Da für Schneebauten keine Nachweiskonzepte vorlagen, basierte die Standsicherheit der Schneekirche auf wahrscheinlichkeitstheoretischen Betrachtungen. Die Statik der Kirche wurde allerdings sowohl während des Baus als auch nach der Fertigstellung fortlaufend via Monitoring kontrolliert. Wären nur kleinste Zweifel an der Standsicherheit aufgekommen, wäre die Kirche sofort für Besucher gesperrt worden.

Schließlich wurde im Oktober 2011 auf dem Berghang über dem Dorf ein Plateau geebnet, worauf die Schneekirche im Winter 2011/12 stehen sollte.

Höhepunkte des Rahmenprogramms

An die Schneekirche war ein abwechslungsreiches Rahmenprogramm gekoppelt, das Michael Sellner, Impresario des erfolgreichen „Festspiels Leopoldsreut“, für die Mitterfirmiansreuter erarbeitet hatte. Von der feierlichen Eröffnung der Schneekirche am 28. Dezember 2011 über ein böhmisches Wochenende am 14. und 15. Januar 2012 bis hin zu einem Schneekirchenmarkt am 12. Februar zählte das Rahmenprogramm insgesamt rund 40 Veranstaltungen.

Das Interesse an der Schneekirche war bereits im Vorfeld enorm. Einige Reiseveranstalter boten den Besuch der Schneekirche bereits als Bustagestour an. Außerdem gingen mehrfach Anfragen nach Hochzeiten und Taufen ein.

Seit der Eröffnung war die Schneekirche von Montag bis Sonntag von 10 bis 18 Uhr zu besichtigen, montags zusätzlich bis 22 Uhr. An den Sonntagen gab es um 14 Uhr Führungen.

Schließung

Sepp Denk vom Förderverein vor der wegbrechenden Decke am 23. März 2012. (Foto: Jahns)
Das Gerüst der Schneekirche. (Foto: Kolbeck)

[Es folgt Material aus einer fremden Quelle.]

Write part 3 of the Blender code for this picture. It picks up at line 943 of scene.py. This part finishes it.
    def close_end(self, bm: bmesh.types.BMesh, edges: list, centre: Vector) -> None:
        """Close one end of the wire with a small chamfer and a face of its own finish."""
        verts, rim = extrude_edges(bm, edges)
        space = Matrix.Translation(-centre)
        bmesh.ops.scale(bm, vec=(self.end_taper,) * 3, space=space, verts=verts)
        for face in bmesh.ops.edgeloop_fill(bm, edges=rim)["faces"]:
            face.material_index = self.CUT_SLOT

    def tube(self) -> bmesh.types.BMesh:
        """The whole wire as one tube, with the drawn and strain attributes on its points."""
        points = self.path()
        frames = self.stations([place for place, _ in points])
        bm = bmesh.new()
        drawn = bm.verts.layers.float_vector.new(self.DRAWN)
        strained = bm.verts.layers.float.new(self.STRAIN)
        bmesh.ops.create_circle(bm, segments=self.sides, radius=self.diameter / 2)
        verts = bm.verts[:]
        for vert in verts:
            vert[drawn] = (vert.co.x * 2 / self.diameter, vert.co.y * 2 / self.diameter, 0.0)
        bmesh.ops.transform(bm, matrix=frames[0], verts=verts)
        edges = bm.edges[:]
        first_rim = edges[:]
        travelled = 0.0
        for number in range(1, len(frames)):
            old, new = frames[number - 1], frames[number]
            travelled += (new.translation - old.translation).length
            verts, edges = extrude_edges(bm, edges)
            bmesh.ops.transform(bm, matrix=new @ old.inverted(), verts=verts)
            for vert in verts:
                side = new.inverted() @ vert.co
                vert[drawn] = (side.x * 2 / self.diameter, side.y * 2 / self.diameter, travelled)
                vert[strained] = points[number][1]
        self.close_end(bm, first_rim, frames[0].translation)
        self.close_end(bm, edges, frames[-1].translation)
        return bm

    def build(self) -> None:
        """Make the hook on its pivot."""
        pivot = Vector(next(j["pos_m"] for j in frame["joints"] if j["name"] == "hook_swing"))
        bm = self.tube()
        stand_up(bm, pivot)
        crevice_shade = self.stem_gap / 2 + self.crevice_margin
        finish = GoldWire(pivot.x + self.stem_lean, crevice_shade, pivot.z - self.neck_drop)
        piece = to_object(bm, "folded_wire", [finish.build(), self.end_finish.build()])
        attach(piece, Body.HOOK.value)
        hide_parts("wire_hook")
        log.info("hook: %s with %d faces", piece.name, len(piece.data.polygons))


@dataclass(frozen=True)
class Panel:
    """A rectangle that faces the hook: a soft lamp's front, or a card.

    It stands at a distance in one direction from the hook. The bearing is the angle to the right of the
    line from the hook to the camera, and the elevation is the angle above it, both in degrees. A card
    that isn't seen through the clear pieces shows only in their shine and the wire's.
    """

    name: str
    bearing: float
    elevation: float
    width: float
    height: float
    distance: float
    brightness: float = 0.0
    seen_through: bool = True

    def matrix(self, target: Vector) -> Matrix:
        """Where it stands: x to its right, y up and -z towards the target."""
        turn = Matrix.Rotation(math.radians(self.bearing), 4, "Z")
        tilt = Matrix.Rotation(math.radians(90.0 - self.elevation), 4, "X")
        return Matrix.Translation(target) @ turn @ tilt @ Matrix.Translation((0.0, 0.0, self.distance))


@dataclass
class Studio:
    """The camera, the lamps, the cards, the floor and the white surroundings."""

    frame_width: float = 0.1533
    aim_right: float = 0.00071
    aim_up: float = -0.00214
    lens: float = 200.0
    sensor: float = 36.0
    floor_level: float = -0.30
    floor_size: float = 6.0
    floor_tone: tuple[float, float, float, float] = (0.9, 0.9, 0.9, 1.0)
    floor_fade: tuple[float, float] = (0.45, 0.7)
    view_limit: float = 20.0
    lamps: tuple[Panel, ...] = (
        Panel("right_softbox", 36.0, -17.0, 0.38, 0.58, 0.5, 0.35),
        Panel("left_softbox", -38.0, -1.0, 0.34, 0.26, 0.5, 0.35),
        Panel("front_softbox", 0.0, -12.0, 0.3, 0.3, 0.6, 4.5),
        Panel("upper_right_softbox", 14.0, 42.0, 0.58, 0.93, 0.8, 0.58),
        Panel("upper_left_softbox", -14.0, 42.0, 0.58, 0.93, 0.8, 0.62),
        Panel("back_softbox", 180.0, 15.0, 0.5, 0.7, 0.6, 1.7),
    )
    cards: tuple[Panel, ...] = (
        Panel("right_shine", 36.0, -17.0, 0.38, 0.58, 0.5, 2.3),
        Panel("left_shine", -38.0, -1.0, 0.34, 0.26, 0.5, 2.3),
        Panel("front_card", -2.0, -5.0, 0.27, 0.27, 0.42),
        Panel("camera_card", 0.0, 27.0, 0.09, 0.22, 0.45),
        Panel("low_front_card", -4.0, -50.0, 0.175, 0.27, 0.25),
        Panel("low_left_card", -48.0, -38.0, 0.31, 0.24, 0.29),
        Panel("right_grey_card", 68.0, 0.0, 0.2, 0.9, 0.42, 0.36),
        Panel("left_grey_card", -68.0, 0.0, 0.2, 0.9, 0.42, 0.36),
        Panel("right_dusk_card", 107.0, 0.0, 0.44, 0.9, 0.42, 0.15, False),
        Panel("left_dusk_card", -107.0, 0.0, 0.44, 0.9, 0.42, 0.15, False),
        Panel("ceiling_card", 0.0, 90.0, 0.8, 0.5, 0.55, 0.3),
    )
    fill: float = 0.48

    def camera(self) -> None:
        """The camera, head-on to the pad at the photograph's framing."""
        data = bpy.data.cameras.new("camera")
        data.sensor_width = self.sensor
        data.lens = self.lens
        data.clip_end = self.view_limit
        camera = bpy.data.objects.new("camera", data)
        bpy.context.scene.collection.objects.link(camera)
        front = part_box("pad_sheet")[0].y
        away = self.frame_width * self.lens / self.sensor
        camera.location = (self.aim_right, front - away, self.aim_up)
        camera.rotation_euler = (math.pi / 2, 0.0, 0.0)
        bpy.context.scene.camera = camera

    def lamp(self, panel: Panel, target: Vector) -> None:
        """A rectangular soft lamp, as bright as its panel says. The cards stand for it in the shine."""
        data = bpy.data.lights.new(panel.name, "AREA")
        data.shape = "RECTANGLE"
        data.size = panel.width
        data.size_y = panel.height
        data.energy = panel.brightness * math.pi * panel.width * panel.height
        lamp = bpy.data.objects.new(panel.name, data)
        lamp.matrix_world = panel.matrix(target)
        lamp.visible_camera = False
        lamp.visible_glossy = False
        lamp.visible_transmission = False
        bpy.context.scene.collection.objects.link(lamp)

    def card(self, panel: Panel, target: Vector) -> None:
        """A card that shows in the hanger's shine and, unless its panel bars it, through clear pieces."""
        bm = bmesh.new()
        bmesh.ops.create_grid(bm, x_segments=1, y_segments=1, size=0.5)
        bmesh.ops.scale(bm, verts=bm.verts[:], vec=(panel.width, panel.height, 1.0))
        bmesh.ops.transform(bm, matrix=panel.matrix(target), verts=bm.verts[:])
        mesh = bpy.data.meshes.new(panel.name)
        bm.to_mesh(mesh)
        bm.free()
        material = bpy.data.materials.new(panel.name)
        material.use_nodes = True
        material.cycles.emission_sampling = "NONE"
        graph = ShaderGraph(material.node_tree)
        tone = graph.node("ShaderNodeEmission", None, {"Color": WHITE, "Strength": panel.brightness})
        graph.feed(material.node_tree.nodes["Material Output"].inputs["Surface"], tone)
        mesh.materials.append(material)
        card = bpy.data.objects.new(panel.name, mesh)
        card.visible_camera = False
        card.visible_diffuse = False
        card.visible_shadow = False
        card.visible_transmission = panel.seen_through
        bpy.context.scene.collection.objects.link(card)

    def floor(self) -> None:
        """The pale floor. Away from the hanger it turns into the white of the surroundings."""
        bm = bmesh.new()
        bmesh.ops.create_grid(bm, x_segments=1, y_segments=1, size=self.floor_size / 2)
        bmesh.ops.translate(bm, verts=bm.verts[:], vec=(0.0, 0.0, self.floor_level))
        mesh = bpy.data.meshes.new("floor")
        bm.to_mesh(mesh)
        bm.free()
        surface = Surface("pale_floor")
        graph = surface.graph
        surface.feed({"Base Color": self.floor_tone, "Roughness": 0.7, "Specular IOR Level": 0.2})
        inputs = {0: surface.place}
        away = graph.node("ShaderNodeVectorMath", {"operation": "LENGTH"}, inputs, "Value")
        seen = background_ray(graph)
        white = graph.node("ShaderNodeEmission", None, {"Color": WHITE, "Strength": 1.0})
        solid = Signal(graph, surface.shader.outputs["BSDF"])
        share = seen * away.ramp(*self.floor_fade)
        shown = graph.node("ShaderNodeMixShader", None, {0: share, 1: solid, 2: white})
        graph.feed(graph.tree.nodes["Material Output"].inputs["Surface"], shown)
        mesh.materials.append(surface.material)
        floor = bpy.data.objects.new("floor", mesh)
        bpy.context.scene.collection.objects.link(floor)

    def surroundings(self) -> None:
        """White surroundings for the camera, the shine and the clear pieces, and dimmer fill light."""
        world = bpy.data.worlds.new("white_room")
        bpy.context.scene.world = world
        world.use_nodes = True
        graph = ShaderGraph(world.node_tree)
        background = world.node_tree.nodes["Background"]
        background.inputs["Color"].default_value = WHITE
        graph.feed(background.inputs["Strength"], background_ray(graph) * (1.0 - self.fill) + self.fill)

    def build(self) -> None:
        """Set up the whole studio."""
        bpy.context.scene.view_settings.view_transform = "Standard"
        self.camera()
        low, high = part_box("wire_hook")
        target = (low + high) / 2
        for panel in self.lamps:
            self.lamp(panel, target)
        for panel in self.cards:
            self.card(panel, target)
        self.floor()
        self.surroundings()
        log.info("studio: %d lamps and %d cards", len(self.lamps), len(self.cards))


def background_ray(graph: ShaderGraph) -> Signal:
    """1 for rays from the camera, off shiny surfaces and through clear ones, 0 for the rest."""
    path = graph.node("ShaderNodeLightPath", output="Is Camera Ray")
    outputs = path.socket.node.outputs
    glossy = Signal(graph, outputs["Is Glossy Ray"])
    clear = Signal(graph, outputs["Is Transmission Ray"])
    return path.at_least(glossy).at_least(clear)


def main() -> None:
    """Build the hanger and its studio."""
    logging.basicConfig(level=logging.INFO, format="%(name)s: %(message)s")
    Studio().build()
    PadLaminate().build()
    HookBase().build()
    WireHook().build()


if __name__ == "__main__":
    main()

Am 6. März 2012 musste die Schneekirche aus Sicherheitsgründen aufgrund der milden Temperaturen gesperrt werden. Beim Turm war bereits deutlich das unter dem Schnee liegende Holzgerüst zu sehen. Auch die Außenhaut der Kirche wurde durch das Tauwetter bereits in Mitleidenschaft gezogen. Um keine Gefahr für die Besucher einzugehen, hatte man sich für die Sperrung entschieden. Allerdings konnte die Schneekirche weiterhin von außen besichtigt werden.

Ohne sie hätte es die Schneekirche nicht gegeben: Die vielen ehrenamtlichen Helfer waren ebenfalls zur Abschlusszeremonie gekommen.(Fotos: Jahns)

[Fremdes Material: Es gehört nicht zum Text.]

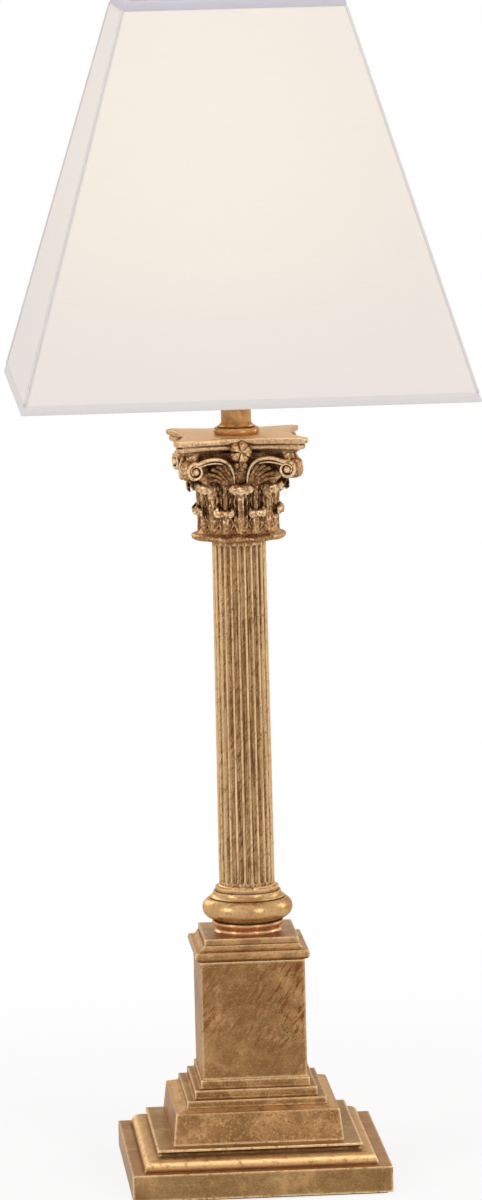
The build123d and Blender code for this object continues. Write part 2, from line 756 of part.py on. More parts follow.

Die Vergänglichkeit sei stets Bestandteil des Projekts „Schneekirche“ gewesen. „Die Natur holt unser weißes Wunder jetzt wieder zu sich“, hieß es deshalb am 6. März auf der Facebook-Seite der Schneekirche. Auch der Schmelzvorgang stelle nun für die Organisatoren einen „spannenden und emotionalen“ Prozess dar. Durch die Sperrung der Kirche konnten einige geplante Programmpunkte nicht mehr stattfinden, darunter Wortgottesdienste, Schnee-Engel-Bauen, die „offene Führung“ oder der Kirchturmlauf.

Am 30. März 2012 wurde die Abschlusszeremonie gefeiert. Zu diesem Zeitpunkt hatte die Schneekirche bereits kein Dach mehr. Knapp 100 Besucher nahmen teil, darunter vor allem die vielen ehrenamtlichen Helfer. Dekan Kajetan Steinbeißer bedankte sich in seiner Ansprache für „Mut und Engagement“ der Schneekirchen-Erbauer. In kleinen Flaschen sammelte man Schmelzwasser, das gesegnet wurde - was man damit anfangen wolle, stand noch nicht fest.

Über 25.000 Besucher – auch aus außereuropäischen Ländern – hatten die Schneekirche bis dahin besichtigt. Ein finanzielles Fazit wollen die Organisatoren erst in einigen Wochen ziehen. Ursprünglich hatte man gehofft, dass die Kirche bis Ende März geöffnet bleiben kann.